The delay was fortuitous, as Bregman and Good Machine came aboard as producers. The script went through 10 more drafts that year with Bregman, who comments, "That's one of the luxuries about independent film, you often have time to make the script perfect. You're always waiting for something — an actor's schedule to free up, more money to appear — so you have lots of time to reschedule, re-budget, and rewrite."

The actor in question was Donal Logue, who had been off making what would be John Frankenheimer's final film, Reindeer Games. Shooting began on July 7, 1999.

== Music ==
Joe Delia wrote the film's score. Eytan Mirsky wrote the title track "The Tao of Steve (Isn't It Time?)," as well as another song in the film, "(I Just Wanna Be) Your Steve McQueen." Donal Logue wrote and performs three songs in the film.

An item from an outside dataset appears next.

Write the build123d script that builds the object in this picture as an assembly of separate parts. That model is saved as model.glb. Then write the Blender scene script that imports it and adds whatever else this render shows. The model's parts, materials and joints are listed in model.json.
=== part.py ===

The Tao Of Steve: Original Motion Picture Soundtrack was released by Milan Records in 2000, and featured the following songs:
1. Eytan Mirsky — "The Tao Of Steve (Isn't It Time?)"
2. Joe Delia — "Opening Titles"
3. Epperley — "Nice Guy Eddie"
4. Donal Logue — "Be Desireless"
5. Lazlo Bane — "Superman"
6. Joe Delia — "Love Theme"
7. Adventures in Stereo — "Down In The Traffic"
8. Donal Logue — "Be Excellent"
9. The Ventures — "Hawaii Five-O Theme"
10. Stereo Total — "Movie Star"
11. Oliver Nelson — "The Six Million Dollar Man Theme"
12. Eytan Mirsky — "(I Just Wanna Be) Your Steve McQueen"
13. Joe Delia — "Lesson Theme"
14. The Lemonheads — "The Outdoor Type"
15. Donal Logue — "Be Gone"
16. The Marathons — "Peanut Butter"
17. Epperley — "You're So 1988"
18. The Blue Hawaiians — "Martini Five-O"

==Reception==
The film enjoyed mostly positive reviews. Metacritic, which uses a weighted average, assigned the a score of 70 out of 100, based on 30 critics, indicating "generally favorable" reviews.

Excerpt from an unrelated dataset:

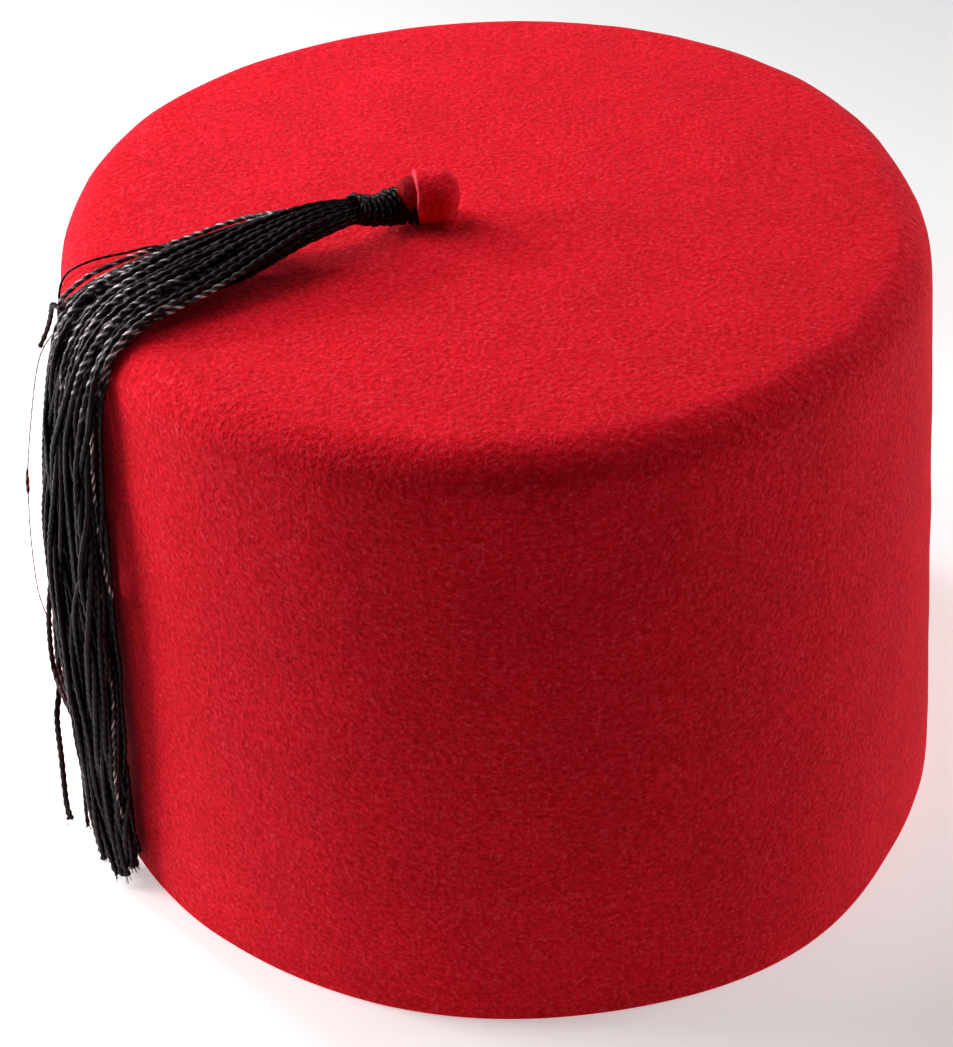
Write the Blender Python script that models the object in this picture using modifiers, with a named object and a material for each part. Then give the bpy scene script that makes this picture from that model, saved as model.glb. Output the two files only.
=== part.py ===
"""Fez hat of stiff red felt, with a felt stem on its top and a bound tassel of black cords.

Metres, +Z up. The cut rim lies in the plane z = 0. The crown's axis stands a little to +X of the
origin, so that the origin is the middle of the whole hat, tassel included. Azimuths are in degrees
round the crown's axis, from +X towards +Y; the front of the hat is at -90.
"""

import math
from collections import namedtuple

import bmesh
import bpy
from mathutils import Vector

# Crown
CROWN_AXIS_X = 0.0012
RIM_RADIUS = 0.0920
TOP_RADIUS = 0.0857
CROWN_HEIGHT = 0.1274
TOP_EDGE_RADIUS = 0.0084
FELT = 0.0022
OVAL = 1.0234
OVAL_LONG_AZIMUTH = 108.6
CROWN_STEPS = 72
EDGE_STEPS = 6
WALL_STEPS = 5
TOP_STEPS = 4

# Stem, in the crown's own axes: its mouth faces the tassel, its domed end points away from it
STEM_MOUTH = Vector((-0.0138, -0.0068, CROWN_HEIGHT + 0.0055))
STEM_AZIMUTH = 8.0
STEM_RADIUS = 0.0051
STEM_LENGTH = 0.0086
STEM_DOME = 0.0040
STEM_WALL = 0.0013
STEM_MOUTH_EDGE = 0.0005
STEM_SOCKET = 0.0020
STEM_STEPS = 32
STEM_DOME_STEPS = 7

# The stem's foot, which stands on the crown under a place that far from the stem's mouth
FOOT_FROM_MOUTH = 0.0052
FOOT_RADIUS = 0.0034
FOOT_TOP_RADIUS = 0.0031

# Binding: a collar against the stem's mouth, and the neck that it narrows to
COLLAR_RADIUS = 0.0046
COLLAR_LENGTH = 0.0030
COLLAR_DROP = 0.0004
COLLAR_STEPS = 6
SPIGOT_LENGTH = 0.0014
NECK_RADIUS = 0.0031
NECK_END = Vector((-0.0256, -0.0140, CROWN_HEIGHT + 0.0078))
NECK_SAG = 0.0009
NECK_START = 0.0027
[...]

Roger Ebert called it "...an easygoing but bright comedy that focuses on Logue's effortless charm (he won the best actor award at Sundance). It creates the feeling of settling in comfortably with old friends... One of the things I like about the movie is the wit of its dialogue, the way sentences and conversations coil with confidence up to a conclusion that is totally unexpected."

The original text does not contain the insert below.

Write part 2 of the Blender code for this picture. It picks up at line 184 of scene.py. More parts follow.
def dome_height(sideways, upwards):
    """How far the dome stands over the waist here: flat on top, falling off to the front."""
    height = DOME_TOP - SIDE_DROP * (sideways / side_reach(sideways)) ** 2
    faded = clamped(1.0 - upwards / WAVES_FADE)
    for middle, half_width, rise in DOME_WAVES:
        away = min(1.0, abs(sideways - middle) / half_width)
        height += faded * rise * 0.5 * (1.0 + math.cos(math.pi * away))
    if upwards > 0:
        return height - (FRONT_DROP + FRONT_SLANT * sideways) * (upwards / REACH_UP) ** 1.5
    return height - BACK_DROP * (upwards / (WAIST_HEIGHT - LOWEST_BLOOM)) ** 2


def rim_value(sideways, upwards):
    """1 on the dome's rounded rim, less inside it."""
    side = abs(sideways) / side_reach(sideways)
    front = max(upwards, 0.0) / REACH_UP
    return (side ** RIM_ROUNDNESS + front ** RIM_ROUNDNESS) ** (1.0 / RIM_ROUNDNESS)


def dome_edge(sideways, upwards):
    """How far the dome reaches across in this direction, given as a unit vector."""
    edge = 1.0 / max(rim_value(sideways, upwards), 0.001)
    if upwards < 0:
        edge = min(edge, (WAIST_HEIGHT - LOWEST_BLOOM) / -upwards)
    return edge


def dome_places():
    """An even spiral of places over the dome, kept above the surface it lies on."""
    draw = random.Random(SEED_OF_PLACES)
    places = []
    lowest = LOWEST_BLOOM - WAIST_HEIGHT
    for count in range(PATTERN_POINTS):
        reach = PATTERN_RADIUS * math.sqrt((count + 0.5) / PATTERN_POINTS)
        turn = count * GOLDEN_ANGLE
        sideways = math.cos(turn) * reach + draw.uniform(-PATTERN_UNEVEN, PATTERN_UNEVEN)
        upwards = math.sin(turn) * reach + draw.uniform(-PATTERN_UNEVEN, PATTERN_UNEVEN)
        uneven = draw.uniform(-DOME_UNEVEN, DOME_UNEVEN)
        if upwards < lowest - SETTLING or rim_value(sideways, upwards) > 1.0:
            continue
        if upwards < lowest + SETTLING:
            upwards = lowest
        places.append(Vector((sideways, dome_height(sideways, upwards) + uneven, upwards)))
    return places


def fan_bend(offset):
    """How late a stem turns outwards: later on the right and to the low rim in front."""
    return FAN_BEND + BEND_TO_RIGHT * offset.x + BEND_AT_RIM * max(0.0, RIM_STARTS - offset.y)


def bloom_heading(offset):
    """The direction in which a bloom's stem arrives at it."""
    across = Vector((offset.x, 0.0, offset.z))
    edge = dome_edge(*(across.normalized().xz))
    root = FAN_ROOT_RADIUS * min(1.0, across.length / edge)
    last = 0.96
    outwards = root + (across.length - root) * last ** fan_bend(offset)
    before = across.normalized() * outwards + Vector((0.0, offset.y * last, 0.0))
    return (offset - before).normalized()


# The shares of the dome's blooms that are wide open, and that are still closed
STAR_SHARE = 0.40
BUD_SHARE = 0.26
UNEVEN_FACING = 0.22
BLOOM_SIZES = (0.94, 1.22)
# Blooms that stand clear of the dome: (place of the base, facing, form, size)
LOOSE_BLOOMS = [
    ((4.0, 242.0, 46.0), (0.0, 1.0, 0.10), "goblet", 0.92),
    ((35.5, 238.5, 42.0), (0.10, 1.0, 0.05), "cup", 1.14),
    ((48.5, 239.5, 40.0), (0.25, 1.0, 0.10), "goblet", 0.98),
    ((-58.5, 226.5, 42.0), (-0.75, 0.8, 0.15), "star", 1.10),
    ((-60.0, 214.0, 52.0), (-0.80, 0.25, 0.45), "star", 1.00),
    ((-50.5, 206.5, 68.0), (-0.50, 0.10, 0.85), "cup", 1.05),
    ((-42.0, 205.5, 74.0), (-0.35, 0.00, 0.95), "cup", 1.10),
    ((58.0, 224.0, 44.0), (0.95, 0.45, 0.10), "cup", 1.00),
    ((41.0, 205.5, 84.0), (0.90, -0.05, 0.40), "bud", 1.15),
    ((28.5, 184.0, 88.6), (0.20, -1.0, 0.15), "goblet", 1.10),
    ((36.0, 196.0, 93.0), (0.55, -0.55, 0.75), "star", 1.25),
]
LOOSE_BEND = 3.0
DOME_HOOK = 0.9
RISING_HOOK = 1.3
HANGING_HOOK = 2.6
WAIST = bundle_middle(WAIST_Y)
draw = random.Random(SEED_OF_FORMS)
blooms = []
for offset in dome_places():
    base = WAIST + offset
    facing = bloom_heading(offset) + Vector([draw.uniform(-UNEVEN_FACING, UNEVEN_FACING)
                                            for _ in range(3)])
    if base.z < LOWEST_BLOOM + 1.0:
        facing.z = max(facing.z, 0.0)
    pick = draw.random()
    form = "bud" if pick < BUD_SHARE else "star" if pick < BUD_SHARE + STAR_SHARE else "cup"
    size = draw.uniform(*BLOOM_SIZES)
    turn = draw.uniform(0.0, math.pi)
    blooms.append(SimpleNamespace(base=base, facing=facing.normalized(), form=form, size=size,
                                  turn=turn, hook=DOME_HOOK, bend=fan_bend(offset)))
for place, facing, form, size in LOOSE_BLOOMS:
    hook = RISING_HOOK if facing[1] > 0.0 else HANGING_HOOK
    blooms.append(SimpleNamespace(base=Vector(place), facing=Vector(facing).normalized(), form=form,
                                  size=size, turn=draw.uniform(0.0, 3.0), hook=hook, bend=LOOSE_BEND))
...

David Edelstein of Slate.com also praised the dialogue: "[The Tao of Steve] has some of the funniest romantic banter in a movie in years..." He says the film "...went down like a slice of warm pecan pie topped with two scoops of Ben & Jerry's Bovinity Divinity."

In reaction to the film's philosophical undertone, Peter Travers of Rolling Stone wrote that "it's pure pleasure" to watch a romantic comedy "with enough verbal smarts to coax laughs out of Lao Tzu, Heidegger, Kierkegaard and Mozart’s Don Giovanni."